The decision in Martinez was authored by Justice Lewis Powell for a unanimous court. Clearly chary of opening the courts to a deluge of prisoner complaints, Powell began by noting the traditional “broad hands-off attitude toward problems of prison administration.” But hands off means that prisoners have no enforceable rights. Justice Powell declared that this policy of restraint “cannot encompass any failure to take cognizance of valid constitutional claims.” And Powell recognized that the California mail rules restricted the rights of nonprisoners: the prisoners’ wives’ or mothers’ right to read what the prisoners had to say. They hadn’t been convicted of anything. The Court had no difficulty in concluding that the rules were not necessary to protect any interest in prison security. Rather, the rules “fairly invited prison officials and employees to apply their own personal prejudices and opinions as standards for prisoner mail censorship. Not surprisingly, some prison officials used the extraordinary latitude for discretion authorized by the regulations to suppress unwelcome criticism.” The Court declared the California rules unconstitutional under the First Amendment.

Justice Marshall, joined by other First Amendment heroes, Justices William Brennan and William Douglas, wrote separately to emphasize that a prisoner does not forfeit basic First Amendment rights and is “entitled to use the mails as a medium of free expression not as a privilege, but rather as a constitutionally guaranteed right.” Marshall, Brennan, and Douglas went on to conclude that prison officials should not be allowed even to read prisoner mail: “A prisoner’s free and open expression will surely be restrained by the knowledge that his every word may be read by his jailors and that his message could well find its way into a disciplinary file, be the object of ridicule, or even lead to reprisals.” The majority, however, was reluctant to declare that prisoners enjoyed rights of free expression and emphasized the rights of the outside recipients of prisoner communication.



After the argument in Dannie Martin’s case had gone well, I was hopeful that the Court of Appeals would follow the lead of Martinez and throw out the rules that outlawed Martin’s writing. The Bureau of Prisons must have made a similar assessment, as shortly after the argument and before any decision came down, Martin was released on parole, and the Bureau’s lawyers then asked the court to dismiss the appeal as “moot.” Since Martin was no longer a prisoner, they said, the prison rules did not apply to him and he had no standing to ask that the court rule on hypothetical questions that no longer affected him. We opposed the government’s request, pointing out that Martin was still subject to unclear parole restrictions and could summarily be jerked back into prison for a variety of reasons. But the court, probably relieved that it did not have to decide knotty questions about whether responsible federal prison officials had acted unconstitutionally, summarily dismissed the case as moot. All the expense and effort of trial and appeal came to nothing.

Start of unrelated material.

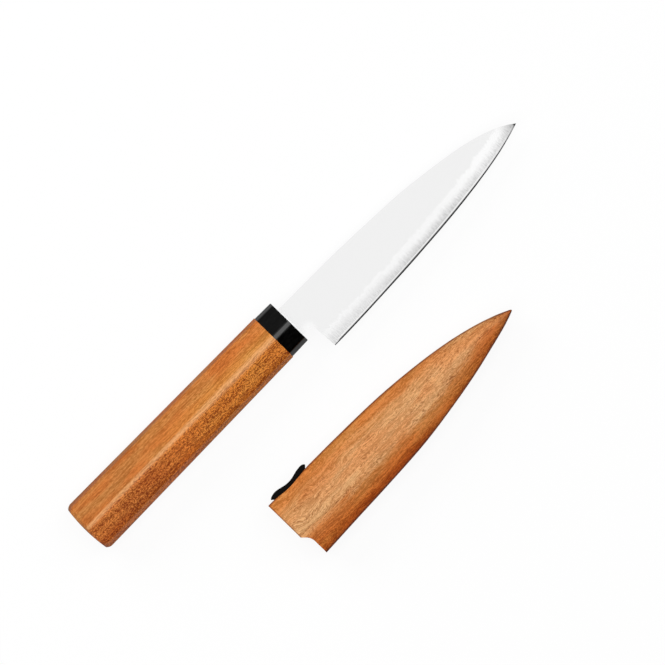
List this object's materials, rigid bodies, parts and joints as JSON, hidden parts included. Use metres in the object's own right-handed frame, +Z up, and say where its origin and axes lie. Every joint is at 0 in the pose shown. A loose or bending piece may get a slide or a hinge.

The outcome reminded me of former bureau director Norman Carlson’s testimony at the trial. He testified about the origin of the Bureau’s rules. They had been promulgated in 1977 at the same time as the Bureau abandoned its previous prohibition on press interviews of individual prisoners. The Bureau had vigorously defended that rule, which forbade reporters from singling out individual prisoners for interviews. Carlson testified that the purpose of both sets of rules was to muzzle “anti-establishment” prisoners. He referred specifically to the Berrigan brothers, Jesuit priests who became federal prisoners because of their anti–Vietnam War activities. Carlson testified that “there were a number of inmates in custody who were extremely anti-establishment ... and we felt that there was a need to tighten up to ensure that they did not have access to the media on a regular basis while they were incarcerated. Again, we felt that that was one of the punishments that is intended when people are incarcerated.”

The Washington Post had challenged the no-interview rule in court. Bureau officials testified back then, as they did in Dannie Martin’s case, that their rule was necessary to prevent prisoners from becoming media darlings, “big wheels” who could develop their own power base and challenge the authority of the guards. But unbeknownst to the courts struggling to decide the constitutionality of the no-interview restriction, the officials had already determined, before the case was decided, to change the rule. Testifying in Martin’s case, Carlson said, “We felt that [press interviews] should be a privilege which was extended and not a constitutional right on the part of the inmates, so we purposely waited until that case had gone all the way through the court process before we [abandoned the restriction].” They won that case in the Supreme Court. The restriction was unneeded, but they had made their point, gaining the Court’s imprimatur for restrictions on communication from prisons. They pulled off much the same result in Martin’s case. Though one may credit Carlson’s candor (or naïveté) in confessing the strategy, he earned First Amendment villain status.

When government deceives and manipulates courts, the result is not pretty. And judges are not doing their job unless they are skeptical of government excuses proffered for restricting individual rights. The First Amendment means little if courts simply give government the benefit of the doubt.

After his release Martin continued to write. He collaborated with Peter Sussman on Committing Journalism, a compilation of his prison essays connected by Sussman’s narrative about Martin’s life and his First Amendment case. (He made only one correction in Sussman’s manuscript: he had not “spurned” society’s values in his outlaw days; he had “ignored” them.) Sent back to prison five times on parole violations, Martin was in jail when Committing Journalism came out. He published a few essays from jail, critical of private for-profit operations (“Private Jailer Reaches out to Gouge Convicts”) and of charging prisoners exorbitant fees for basic services such as being booked and visiting the nurse (“Jail Fees a Cruel Twist to ‘Paying Your Dues’ ”). When he was out, Martin also managed to publish two novels, The Dishwasher and In the Hat. But his unique voice as the wise and observant convict was lost, a loss to the many readers whom he educated, entertained, and provoked, in the best tradition of the First Amendment.